### Provided data:
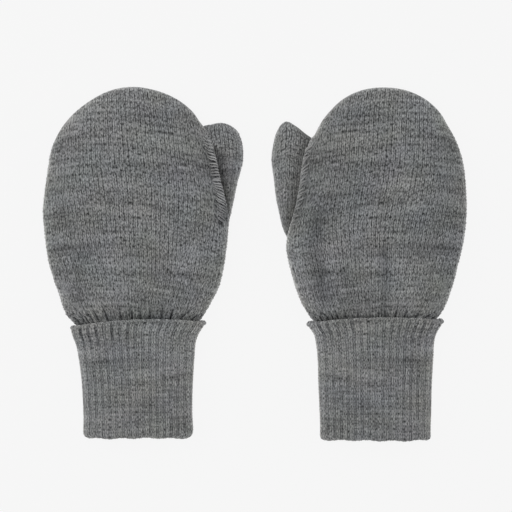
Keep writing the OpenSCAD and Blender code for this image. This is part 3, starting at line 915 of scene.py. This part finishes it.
def cuff_places(side, y, inward, columns):
    """Rings of the cuff at rows y, drawn in by the row's inward distance."""
    x0, x1 = (np.interp(y, *smooth_line(line, 400).T[::-1]) for line in CUFF_LINE[side])
    corner = np.sqrt(np.clip(1 - np.clip(1 - (y - FOLD_LEVEL[side]) / CORNER[0], 0, 1) ** 2, 0, 1))
    half_w = (x1 - x0) / 2 - inward - CORNER[1] * (1 - corner)
    middle = CUFF_MIDDLE + 0.8 * eased((y - 51) / 9)
    half_h = middle - inward
    angle = round_the_ring(half_w, half_h, CUFF_FULLNESS, columns)
    u, w = flat_ring(angle, CUFF_FULLNESS)
    x = (x0 + x1)[:, None] / 2 + half_w[:, None] * u
    z = middle[:, None] + half_h[:, None] * w
    low, mid, high = RIM_LINE[side]
    rim = mid + (high - low) / 2 * u + ((high + low) / 2 - mid) * u**2
    up = np.clip(y / CUFF_LENGTH, 0, 1)[:, None]
    level = y[:, None] + (rim - CUFF_LENGTH) * eased((up - 0.35) / 0.65) + FOLD_LEVEL[side] * (1 - up)
    places = np.stack([x, level, z], axis=2)
    places[:, -1] = places[:, 0]
    return places


def gape_depth(side, places, s, y):
    """How wide the rib gapes at each place of its rows y."""
    row, half = np.argmin(np.abs(y - 56)), places.shape[1] // 2
    opening = (eased((y - GAPE_FROM[side]) / 6) * (1 - 0.8 * eased((y - 58.5) / 3)))[:, None]
    gape = 0
    for x in GAPES[side]:
        valley = np.round(np.interp(x, places[row, half::-1, 0], s[row, half::-1]))
        gape = gape + bell(s - valley, 0.1) * opening
    return gape


# %% Knit a turned-back cuff
def knit_turned_back_cuff(side, name, columns_per_rib=12, rows_per_course=3, courses=40):
    columns = RIBS * columns_per_rib
    outside = np.linspace(PLY, 60.2, courses * rows_per_course + 1)
    lip, fold = np.linspace(0, np.pi, 9)[1:], np.linspace(np.pi, 0, 13)
    # The closed skin's stretches: y of the rows, how far in they lie, their courses, and how much is seen
    stretches = (
        (outside, 0 * outside, np.linspace(0, courses, len(outside)), 0 * outside + 1),
        (60.2 + 0.85 * np.sin(lip), 0.8 * (1 - np.cos(lip)), courses + 1.2 * lip / np.pi, 1 - 0.6 * lip / np.pi),
        (np.linspace(58.5, 6, 12), np.full(12, 1.7), np.linspace(courses + 2, 2 * courses, 12), np.zeros(12)),
        ([4.2], [3.2], [2 * courses + 1], [0]),
        (PLY + 0.01 - PLY * np.sin(fold), PLY * (1 - np.cos(fold)), np.linspace(-3.4, 0, 13), np.linspace(0.6, 1, 13)),
    )
    y, inward, course, seen = (np.concatenate(part) for part in zip(*stretches))
    seen = seen[:, None]
    places = cuff_places(side, y, inward, columns)
    normal, _ = outward(places)
    s, t = stitch_grid(course, RIBS, columns)
    height = rib_relief(s, t)
    drawn_courses = 2 * courses + 9
    uneven = stitch_noise(drawn_courses - 2, RIBS, np.floor(t + 5) % drawn_courses, s)
    close = RANDOM.normal(0, 1, RIBS + 1)
    close[-1] = close[0]
    openness = np.interp(s, np.arange(RIBS + 1), close)
    slack = ripple(s, t, 12, 46, 41 + DIRECTION[side])
    calm = 1 - 0.3 * eased((y - 58.6) / 1.2)[:, None]
    gape = gape_depth(side, places, s, y)
    push = (RIB_HIGH * calm * (1 + 0.15 * openness) * (height - 0.75) * (1 + 0.1 * uneven) + 0.25 * slack) * seen
    places = places + normal * (push - 0.5 * gape * seen)[..., None]
    # Each raised wale reaches further at the rim, and the fold isn't quite straight
    at_rim = eased((y - 56) / 4)[:, None] * seen
    places[..., 1] += at_rim * (0.2 * np.cos(2 * np.pi * (s - 0.5)) + 0.3 * ripple(s, 0, 5, 1, 44))
    places[..., 1] += (1 - eased(y / 9))[:, None] * 0.35 * ripple(s, 0, 4, 1, 47)
    # Where the rib flares, its valleys get painted shade, and the gaping ones more; the sides get painted sheen
    open_rib_shade = 1.2 * eased((y - 47) / 9)[:, None] * np.clip(0.5 - height, 0, 1) * np.clip(1 + 0.8 * openness, 0, 2)
    light = (np.clip(height, 0, 1) - open_rib_shade - 1.1 * gape + 0.9 * painted_edge_sheen(normal)) * seen + (1 - seen) * 0.5
    return grid_piece(side, name, closed_round(places, both_ways=True), s, t, light)


for side in DIRECTION:
    cuff = knit_turned_back_cuff(side, f"{side}_rib_cuff")
    finish_piece(side, cuff, RIB, "cuff", "cuff_turnback")


# %% Knit the inner ply, seen through the mouth and when the cuff is turned down
def knit_inner_cuff(side, name, columns_per_rib=6, rows=69, courses=34):
    columns = RIBS * columns_per_rib
    # The two faces: y of the rows, how far in they lie, their courses, and the relief's level. The inner face may
    # stand out a little, the outer one is pressed by the turned-back ply.
    stretches = (
        (np.linspace(2.2, 51.5, rows), np.full(rows, 3.2), np.linspace(0, courses, rows), np.full(rows, 0.8)),
        (np.linspace(51.4, 2.3, rows), np.full(rows, 2.0), np.linspace(courses, 0, rows), np.full(rows, 1.0)),
        ([2.2], [3.2], [0], [1.0]),
    )
    y, inward, course, level = (np.concatenate(part) for part in zip(*stretches))
    places = cuff_places(side, y, inward, columns)
    normal, _ = outward(places)
    s, t = stitch_grid(course, RIBS, columns)
    height = rib_relief(s, t)
    places = places - normal * (0.5 * (height - level[:, None]))[..., None]
    # Painted shade in the rib's hollows
    return grid_piece(side, name, closed_round(places, both_ways=True), s, t, np.clip(height, 0, 1))


for side in DIRECTION:
    inner = knit_inner_cuff(side, f"{side}_inner_cuff")
    finish_piece(side, inner, RIB, "hand", "cuff_inner")

# %% [markdown]
# The rim is bound off: the last loops are drawn over each other into a chain that runs
# round the mouth. The same kind of chain joins the hand to the inner ply at the wrist.
# It is a tube bent round the ring, with a groove wherever one link ends and the next begins.

# %% Chains round the rim and the wrist
LINKS = 2 * RIBS
# Where a chain's crest looks, in radians out from the cuff's direction
CREST = 0.9
# How much thicker the rim's chain is at its two ends
KNOB = {"left": 0.45, "right": 0.9}


def chain_round(side, name, y, inward, radius, knob=0.0, columns_per_link=8, sides=14):
    columns = LINKS * columns_per_link
    ring = cuff_places(side, np.array([y]), np.array([inward]), columns)[0]
    ahead = np.roll(ring[:-1], -1, axis=0) - np.roll(ring[:-1], 1, axis=0)
    ahead = unit(np.concatenate([ahead, ahead[:1]]))
    out = np.cross(ahead, (0, 1, 0))
    out *= np.sign(np.sum(out * (ring - ring.mean(axis=0)), axis=1, keepdims=True))
    turn = np.linspace(-np.pi, np.pi, sides + 1)[:, None]
    s = np.linspace(0, LINKS, columns + 1)[None, :]
    # The crest of the chain looks up and out; the links lean away from it on both sides
    phase = s + 0.55 * np.abs(turn) / (np.pi / 2) + 0.25 * ripple(s, 0, 5, 1, 55)
    dip = bell(phase - np.round(phase), 0.2) + 0.5 * bell(turn, 0.3)
    off_middle = np.abs(ring[:, 0] - ring[:, 0].mean())
    end = off_middle / off_middle.max()
    swell = radius * (1 + knob * eased((end - 0.84) / 0.16))[None, :] * (1 + 0.18 * ripple(s, 0, 5, 1, 56))
    r = swell * (1 - 0.35 * dip)
    along_cuff = (r * np.cos(turn + CREST))[..., None] * np.array((0, 1.0, 0))
    places = ring[None] + along_cuff + (r * np.sin(turn + CREST))[..., None] * out[None]
    # Painted shade in the chain's grooves
    return grid_piece(side, name, closed_round(places, both_ways=True), s, 1.5 * turn / np.pi, 1 - 1.1 * dip)


for side in DIRECTION:
    rim = chain_round(side, f"{side}_bound_off_rim", 60.5, 0.75, 0.78, knob=KNOB[side])
    finish_piece(side, rim, EDGE, "cuff", "cuff_edge")
    join = chain_round(side, f"{side}_wrist_chain", 52.4, 3.6, 1.3, columns_per_link=6, sides=10)
    finish_piece(side, join, RIB, "hand", "wrist_seam")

### Exercise task:
Please write out exactly the lines from the start of the data through the line that contains "return gape", both ends included, and nothing else.

### In response:
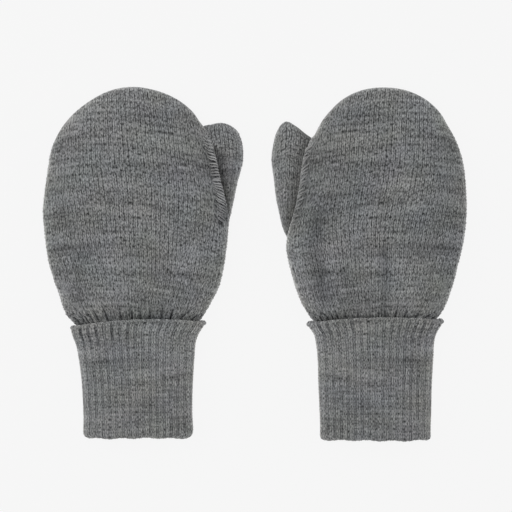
Keep writing the OpenSCAD and Blender code for this image. This is part 3, starting at line 915 of scene.py. This part finishes it.
def cuff_places(side, y, inward, columns):
    """Rings of the cuff at rows y, drawn in by the row's inward distance."""
    x0, x1 = (np.interp(y, *smooth_line(line, 400).T[::-1]) for line in CUFF_LINE[side])
    corner = np.sqrt(np.clip(1 - np.clip(1 - (y - FOLD_LEVEL[side]) / CORNER[0], 0, 1) ** 2, 0, 1))
    half_w = (x1 - x0) / 2 - inward - CORNER[1] * (1 - corner)
    middle = CUFF_MIDDLE + 0.8 * eased((y - 51) / 9)
    half_h = middle - inward
    angle = round_the_ring(half_w, half_h, CUFF_FULLNESS, columns)
    u, w = flat_ring(angle, CUFF_FULLNESS)
    x = (x0 + x1)[:, None] / 2 + half_w[:, None] * u
    z = middle[:, None] + half_h[:, None] * w
    low, mid, high = RIM_LINE[side]
    rim = mid + (high - low) / 2 * u + ((high + low) / 2 - mid) * u**2
    up = np.clip(y / CUFF_LENGTH, 0, 1)[:, None]
    level = y[:, None] + (rim - CUFF_LENGTH) * eased((up - 0.35) / 0.65) + FOLD_LEVEL[side] * (1 - up)
    places = np.stack([x, level, z], axis=2)
    places[:, -1] = places[:, 0]
    return places


def gape_depth(side, places, s, y):
    """How wide the rib gapes at each place of its rows y."""
    row, half = np.argmin(np.abs(y - 56)), places.shape[1] // 2
    opening = (eased((y - GAPE_FROM[side]) / 6) * (1 - 0.8 * eased((y - 58.5) / 3)))[:, None]
    gape = 0
    for x in GAPES[side]:
        valley = np.round(np.interp(x, places[row, half::-1, 0], s[row, half::-1]))
        gape = gape + bell(s - valley, 0.1) * opening
    return gape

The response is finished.